In other words, Haley Barbour’s PAC smeared the campaign chosen by the majority of Republican voters in Mississippi as racist and he has no apologies for doing so.

That is absolutely, unconditionally unacceptable and it should permanently end Henry and Haley Barbour’s career in Republican politics. From this point forward, there is no such thing as a “good guy” or a “good organization” in Republican politics that works with the Barbour clan.

Additionally, the Cochran campaign has a special responsibility here. It won because of these dirty, loathsome, irresponsible race-baiting attacks by Barbour. Did it know exactly what Barbour was doing? Yes, probably. However, can that be proven beyond a shadow of a doubt? No.

So, consider the position that puts supporters of Chris McDaniel in today. They’re being asked to vote for a candidate in the general election who was chosen by Democrats, not Republicans, who won by painting them as racist. Setting aside the possibility that the Cochran campaign committed outright fraud to win, which would be unforgivable, yelling “Party Unity” just isn’t good enough in this case. What was done during the primary and run-off went beyond the pale and a price has to be paid for that to insure that it doesn’t happen again.

That price could be Republicans staying home in November, costing Thad Cochran his seat and maybe, maybe even thereby costing Republicans the Senate. I’d hate for it to have to go that far, but if the choice was for this sort of behavior to become the new norm or for Thad Cochran to lose in November, I personally wouldn’t vote for Cochran if I knew my vote was going to decide an election.

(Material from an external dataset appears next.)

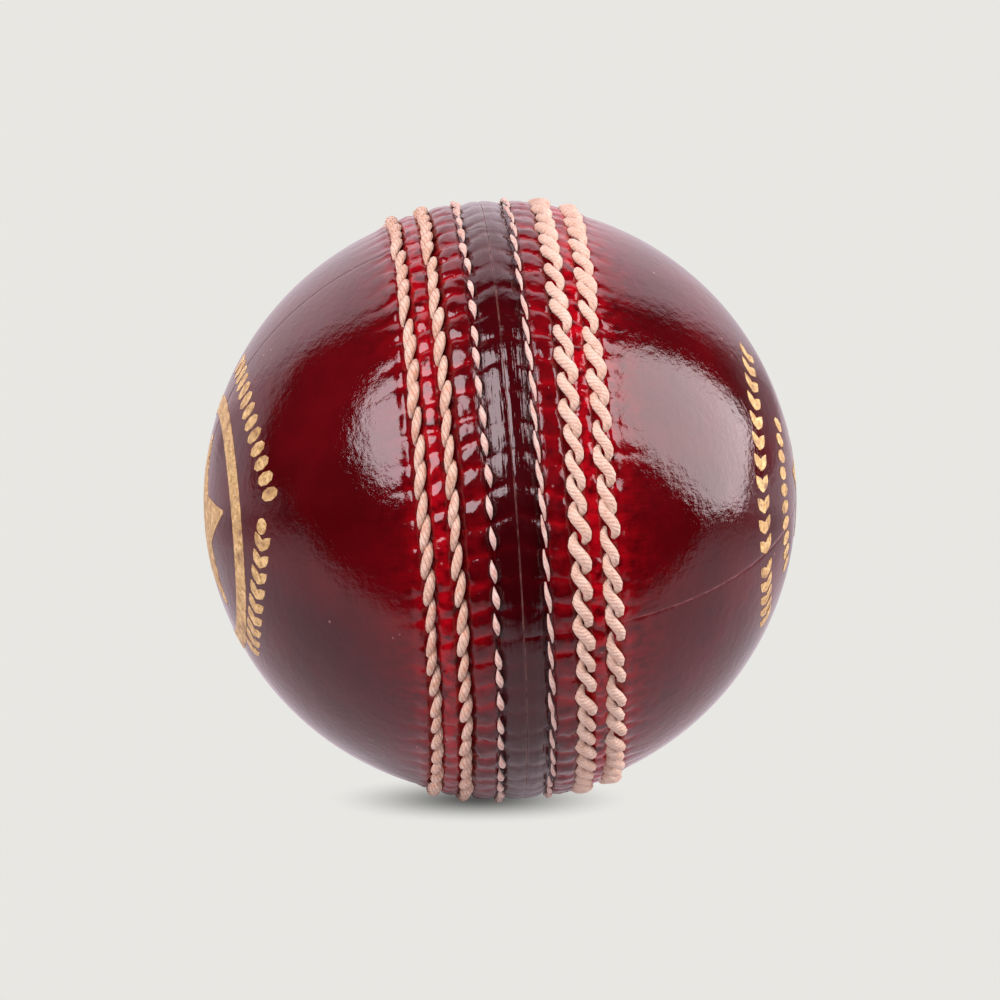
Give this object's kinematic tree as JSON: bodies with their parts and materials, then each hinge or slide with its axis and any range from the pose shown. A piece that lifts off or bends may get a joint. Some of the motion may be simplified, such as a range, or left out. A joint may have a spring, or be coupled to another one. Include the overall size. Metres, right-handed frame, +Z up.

Of course, it doesn’t have to be that way.

Since we now know Haley Barbour and his nephew were responsible for smearing conservatives as racists, Thad Cochran’s campaign can break with them entirely and condemn their inexcusable behavior by name in the harshest of terms. Will Thad Cochran’s campaign be willing to do the right thing and publicly burn the Barbour clan down to the ground for the way they behaved? If not, Republicans in Mississippi should stay home in November, no matter what the cost may be.